--- START OF Source material ---

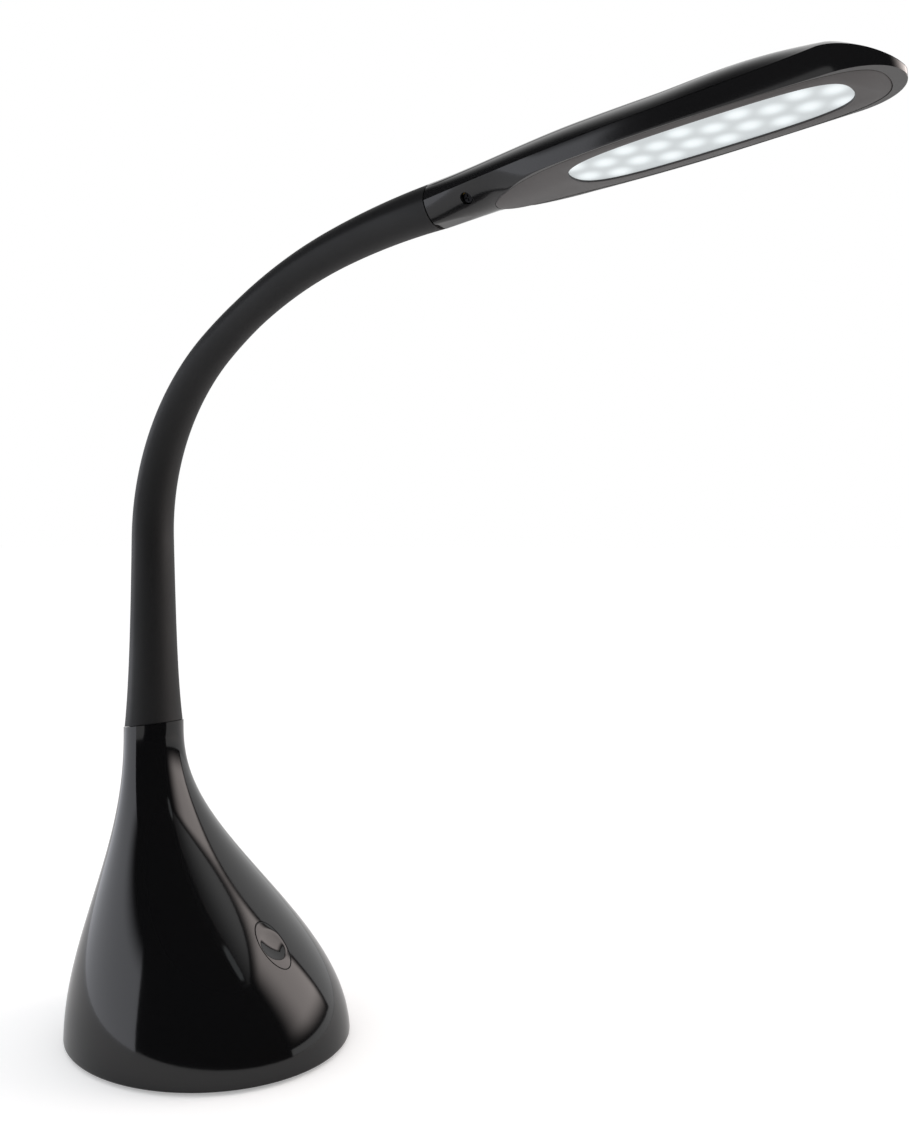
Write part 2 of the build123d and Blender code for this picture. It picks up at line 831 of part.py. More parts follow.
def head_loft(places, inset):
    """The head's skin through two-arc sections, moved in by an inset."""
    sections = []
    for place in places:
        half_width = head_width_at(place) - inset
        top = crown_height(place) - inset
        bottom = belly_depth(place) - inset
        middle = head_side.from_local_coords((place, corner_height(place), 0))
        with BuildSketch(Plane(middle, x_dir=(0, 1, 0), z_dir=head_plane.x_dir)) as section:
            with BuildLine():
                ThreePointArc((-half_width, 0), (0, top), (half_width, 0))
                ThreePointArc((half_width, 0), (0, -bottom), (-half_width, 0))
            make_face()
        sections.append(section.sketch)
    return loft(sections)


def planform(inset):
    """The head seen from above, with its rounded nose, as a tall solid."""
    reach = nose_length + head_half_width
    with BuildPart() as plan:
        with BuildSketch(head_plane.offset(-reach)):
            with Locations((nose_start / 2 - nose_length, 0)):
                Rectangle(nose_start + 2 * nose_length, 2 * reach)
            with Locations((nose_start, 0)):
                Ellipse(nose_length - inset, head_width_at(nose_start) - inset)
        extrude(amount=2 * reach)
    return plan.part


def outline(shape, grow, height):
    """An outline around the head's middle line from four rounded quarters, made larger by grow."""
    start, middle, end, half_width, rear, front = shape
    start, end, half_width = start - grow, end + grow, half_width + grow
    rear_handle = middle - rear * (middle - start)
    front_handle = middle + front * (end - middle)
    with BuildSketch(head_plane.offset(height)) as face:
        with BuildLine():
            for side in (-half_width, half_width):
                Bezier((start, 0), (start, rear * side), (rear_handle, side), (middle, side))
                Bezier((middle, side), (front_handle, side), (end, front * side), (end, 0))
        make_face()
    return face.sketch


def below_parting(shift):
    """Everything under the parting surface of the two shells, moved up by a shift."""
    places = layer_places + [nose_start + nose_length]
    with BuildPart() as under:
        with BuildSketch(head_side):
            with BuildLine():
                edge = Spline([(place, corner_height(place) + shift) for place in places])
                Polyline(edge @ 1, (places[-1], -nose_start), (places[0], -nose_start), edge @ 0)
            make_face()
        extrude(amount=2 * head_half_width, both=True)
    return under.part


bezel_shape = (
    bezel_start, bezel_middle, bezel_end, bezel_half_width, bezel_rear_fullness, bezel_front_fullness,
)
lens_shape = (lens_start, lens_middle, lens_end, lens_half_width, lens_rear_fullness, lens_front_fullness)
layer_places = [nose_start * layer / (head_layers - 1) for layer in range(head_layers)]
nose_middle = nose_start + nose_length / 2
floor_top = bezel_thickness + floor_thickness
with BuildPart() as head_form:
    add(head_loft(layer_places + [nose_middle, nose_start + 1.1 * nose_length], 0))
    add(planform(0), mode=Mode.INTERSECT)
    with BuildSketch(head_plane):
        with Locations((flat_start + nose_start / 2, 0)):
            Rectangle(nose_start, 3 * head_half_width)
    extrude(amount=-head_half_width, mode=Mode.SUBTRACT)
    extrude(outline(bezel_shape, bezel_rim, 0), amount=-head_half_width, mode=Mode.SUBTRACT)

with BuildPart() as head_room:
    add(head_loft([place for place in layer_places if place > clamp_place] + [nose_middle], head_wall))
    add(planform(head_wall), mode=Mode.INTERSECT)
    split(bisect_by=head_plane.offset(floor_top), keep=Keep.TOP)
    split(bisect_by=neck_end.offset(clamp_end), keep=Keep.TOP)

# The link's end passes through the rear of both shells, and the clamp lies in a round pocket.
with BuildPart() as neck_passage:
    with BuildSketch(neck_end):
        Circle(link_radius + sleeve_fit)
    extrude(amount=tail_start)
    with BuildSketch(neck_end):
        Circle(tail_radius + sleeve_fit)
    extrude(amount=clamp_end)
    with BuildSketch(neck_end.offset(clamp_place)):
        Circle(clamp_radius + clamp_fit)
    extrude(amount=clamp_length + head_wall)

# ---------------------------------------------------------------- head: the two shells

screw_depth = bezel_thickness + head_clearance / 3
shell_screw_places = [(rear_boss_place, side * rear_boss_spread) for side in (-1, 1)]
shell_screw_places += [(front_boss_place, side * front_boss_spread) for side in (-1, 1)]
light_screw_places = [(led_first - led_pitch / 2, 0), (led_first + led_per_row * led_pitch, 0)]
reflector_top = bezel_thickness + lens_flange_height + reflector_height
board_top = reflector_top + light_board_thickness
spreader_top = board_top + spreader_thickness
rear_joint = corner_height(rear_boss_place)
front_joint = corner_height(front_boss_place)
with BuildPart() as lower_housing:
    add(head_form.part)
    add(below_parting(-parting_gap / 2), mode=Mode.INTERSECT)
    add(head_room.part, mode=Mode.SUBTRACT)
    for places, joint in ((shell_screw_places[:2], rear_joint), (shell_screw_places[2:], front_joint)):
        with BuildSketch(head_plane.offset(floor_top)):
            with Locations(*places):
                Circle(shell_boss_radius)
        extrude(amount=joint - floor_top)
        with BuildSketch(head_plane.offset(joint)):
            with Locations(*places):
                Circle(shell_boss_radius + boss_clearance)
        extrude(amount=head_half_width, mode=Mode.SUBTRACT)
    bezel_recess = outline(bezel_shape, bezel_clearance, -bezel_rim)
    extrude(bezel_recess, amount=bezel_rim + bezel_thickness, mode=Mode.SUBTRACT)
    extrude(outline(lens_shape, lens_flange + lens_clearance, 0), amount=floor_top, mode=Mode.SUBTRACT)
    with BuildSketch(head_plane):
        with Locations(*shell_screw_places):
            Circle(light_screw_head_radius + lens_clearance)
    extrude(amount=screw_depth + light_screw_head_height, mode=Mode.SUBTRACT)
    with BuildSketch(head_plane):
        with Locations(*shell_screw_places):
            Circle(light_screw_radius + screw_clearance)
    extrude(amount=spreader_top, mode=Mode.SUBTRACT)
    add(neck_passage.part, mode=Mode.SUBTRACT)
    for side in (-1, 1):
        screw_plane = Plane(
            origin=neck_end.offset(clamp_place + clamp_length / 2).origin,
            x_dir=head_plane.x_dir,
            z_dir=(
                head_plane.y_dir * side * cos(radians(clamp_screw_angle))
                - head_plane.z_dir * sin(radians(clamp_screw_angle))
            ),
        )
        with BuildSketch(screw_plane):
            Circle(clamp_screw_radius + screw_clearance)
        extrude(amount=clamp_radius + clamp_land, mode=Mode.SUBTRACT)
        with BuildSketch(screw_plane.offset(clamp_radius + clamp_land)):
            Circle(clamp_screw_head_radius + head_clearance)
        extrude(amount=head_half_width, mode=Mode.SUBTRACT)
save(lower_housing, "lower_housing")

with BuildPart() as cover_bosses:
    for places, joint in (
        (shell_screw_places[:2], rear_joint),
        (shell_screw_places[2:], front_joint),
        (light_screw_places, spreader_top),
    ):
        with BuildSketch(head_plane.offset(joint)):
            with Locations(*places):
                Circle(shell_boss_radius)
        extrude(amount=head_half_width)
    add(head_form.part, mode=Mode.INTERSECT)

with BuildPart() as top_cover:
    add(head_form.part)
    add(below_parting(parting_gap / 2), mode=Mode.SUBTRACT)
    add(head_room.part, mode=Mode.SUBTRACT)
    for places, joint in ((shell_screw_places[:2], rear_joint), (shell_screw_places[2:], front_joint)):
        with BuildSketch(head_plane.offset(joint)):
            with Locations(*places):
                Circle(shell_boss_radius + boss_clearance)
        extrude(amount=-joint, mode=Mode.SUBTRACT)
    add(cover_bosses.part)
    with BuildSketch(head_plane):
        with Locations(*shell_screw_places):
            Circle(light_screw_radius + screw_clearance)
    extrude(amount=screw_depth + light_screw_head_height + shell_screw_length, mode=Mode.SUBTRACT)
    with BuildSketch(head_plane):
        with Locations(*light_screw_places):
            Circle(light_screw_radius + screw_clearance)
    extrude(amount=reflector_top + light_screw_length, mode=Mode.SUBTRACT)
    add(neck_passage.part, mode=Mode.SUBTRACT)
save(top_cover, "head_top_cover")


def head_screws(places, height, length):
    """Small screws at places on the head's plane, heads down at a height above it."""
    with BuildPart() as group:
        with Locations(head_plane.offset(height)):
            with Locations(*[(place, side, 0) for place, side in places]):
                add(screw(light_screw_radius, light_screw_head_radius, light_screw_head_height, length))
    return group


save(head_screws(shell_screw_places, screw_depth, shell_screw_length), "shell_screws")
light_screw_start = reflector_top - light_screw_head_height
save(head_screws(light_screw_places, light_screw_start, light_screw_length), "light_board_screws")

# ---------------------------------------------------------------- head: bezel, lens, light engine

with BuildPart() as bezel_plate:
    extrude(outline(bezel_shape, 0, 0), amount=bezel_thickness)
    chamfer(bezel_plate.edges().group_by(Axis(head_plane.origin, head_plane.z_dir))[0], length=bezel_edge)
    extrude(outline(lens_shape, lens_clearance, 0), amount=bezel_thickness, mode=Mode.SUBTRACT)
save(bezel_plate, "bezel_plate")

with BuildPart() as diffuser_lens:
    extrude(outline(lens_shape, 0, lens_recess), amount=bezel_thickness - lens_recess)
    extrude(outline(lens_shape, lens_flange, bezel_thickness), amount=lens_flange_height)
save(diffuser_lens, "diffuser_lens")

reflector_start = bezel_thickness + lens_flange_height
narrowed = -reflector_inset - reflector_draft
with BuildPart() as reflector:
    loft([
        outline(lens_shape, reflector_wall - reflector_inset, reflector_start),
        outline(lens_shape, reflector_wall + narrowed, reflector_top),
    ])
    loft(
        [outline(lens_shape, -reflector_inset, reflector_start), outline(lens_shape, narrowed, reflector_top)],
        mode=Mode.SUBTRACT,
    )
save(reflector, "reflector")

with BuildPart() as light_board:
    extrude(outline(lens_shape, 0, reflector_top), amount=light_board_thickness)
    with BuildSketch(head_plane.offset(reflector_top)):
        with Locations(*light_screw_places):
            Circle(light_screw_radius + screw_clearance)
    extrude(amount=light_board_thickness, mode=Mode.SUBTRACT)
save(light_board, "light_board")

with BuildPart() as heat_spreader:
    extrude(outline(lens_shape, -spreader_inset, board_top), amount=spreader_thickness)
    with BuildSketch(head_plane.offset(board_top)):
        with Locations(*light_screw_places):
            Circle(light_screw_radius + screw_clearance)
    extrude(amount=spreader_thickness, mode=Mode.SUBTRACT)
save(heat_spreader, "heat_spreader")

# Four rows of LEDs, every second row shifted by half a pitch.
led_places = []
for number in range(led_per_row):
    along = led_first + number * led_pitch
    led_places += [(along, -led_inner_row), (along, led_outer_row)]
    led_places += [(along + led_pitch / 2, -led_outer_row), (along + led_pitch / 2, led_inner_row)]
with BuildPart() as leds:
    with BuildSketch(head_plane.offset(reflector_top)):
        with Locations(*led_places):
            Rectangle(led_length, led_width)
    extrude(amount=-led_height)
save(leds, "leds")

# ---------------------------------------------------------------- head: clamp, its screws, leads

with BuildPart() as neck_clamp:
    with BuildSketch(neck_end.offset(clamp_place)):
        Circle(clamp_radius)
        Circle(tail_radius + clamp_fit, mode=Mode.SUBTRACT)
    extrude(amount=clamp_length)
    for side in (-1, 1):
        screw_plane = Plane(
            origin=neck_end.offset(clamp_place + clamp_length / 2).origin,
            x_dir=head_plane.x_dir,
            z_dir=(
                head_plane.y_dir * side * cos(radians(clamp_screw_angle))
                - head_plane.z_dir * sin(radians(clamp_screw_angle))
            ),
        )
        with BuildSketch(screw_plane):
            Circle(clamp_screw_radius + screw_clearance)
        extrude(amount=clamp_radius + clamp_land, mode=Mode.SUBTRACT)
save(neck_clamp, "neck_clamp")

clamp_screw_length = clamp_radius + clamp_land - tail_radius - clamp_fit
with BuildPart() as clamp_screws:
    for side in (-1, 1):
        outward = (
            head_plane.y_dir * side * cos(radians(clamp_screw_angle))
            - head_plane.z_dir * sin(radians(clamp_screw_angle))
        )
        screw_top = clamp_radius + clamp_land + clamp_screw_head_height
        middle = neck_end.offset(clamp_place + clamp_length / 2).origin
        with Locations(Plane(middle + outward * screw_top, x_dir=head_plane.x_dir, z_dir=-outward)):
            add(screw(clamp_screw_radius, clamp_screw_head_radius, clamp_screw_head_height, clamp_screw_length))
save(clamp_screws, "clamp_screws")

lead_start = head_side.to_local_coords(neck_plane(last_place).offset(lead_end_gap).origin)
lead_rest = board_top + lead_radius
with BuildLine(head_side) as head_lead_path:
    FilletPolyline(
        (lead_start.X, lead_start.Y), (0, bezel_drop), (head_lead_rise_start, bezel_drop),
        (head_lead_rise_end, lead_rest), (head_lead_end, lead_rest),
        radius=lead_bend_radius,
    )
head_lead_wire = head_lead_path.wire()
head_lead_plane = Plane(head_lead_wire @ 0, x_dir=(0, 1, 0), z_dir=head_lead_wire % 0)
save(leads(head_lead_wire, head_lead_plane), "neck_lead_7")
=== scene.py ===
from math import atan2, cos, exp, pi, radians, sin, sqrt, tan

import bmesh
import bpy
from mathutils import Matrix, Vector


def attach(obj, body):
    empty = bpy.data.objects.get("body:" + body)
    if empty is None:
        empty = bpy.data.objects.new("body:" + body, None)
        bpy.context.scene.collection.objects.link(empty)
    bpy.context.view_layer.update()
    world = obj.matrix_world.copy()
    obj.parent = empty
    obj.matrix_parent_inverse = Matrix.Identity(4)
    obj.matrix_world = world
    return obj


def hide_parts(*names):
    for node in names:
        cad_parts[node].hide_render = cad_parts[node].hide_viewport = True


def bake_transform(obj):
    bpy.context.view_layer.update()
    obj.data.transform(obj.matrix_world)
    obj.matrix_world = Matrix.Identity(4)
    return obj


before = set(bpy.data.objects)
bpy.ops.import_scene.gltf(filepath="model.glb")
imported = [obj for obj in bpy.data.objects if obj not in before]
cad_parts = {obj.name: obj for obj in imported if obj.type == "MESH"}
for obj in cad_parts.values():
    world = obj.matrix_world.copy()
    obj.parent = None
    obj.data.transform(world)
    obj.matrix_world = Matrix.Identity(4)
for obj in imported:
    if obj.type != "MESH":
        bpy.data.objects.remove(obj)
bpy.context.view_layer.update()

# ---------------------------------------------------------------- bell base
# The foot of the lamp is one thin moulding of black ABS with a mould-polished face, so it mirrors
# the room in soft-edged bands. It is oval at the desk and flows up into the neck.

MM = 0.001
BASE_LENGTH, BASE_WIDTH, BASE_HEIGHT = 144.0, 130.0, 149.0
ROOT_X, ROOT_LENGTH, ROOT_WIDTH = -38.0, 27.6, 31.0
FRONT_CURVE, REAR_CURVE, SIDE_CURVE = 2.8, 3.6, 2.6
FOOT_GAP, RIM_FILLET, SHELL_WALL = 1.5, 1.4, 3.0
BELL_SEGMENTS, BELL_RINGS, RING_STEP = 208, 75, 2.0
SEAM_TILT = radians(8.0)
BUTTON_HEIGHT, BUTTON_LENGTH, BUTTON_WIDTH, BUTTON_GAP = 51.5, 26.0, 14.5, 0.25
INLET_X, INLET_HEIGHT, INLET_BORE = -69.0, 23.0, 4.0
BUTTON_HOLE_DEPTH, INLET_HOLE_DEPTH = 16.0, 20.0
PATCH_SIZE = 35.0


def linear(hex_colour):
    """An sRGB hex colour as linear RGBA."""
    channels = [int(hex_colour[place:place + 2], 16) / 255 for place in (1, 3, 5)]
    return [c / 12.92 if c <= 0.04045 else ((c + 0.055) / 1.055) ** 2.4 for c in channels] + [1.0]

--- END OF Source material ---

The exercise: Using the data above, repeat exactly the lines that begin at the line with "for node in" and end at the line with "before = set(bpy.data.objects)", both ends included.

Result below:
    for node in names:
        cad_parts[node].hide_render = cad_parts[node].hide_viewport = True


def bake_transform(obj):
    bpy.context.view_layer.update()
    obj.data.transform(obj.matrix_world)
    obj.matrix_world = Matrix.Identity(4)
    return obj


before = set(bpy.data.objects)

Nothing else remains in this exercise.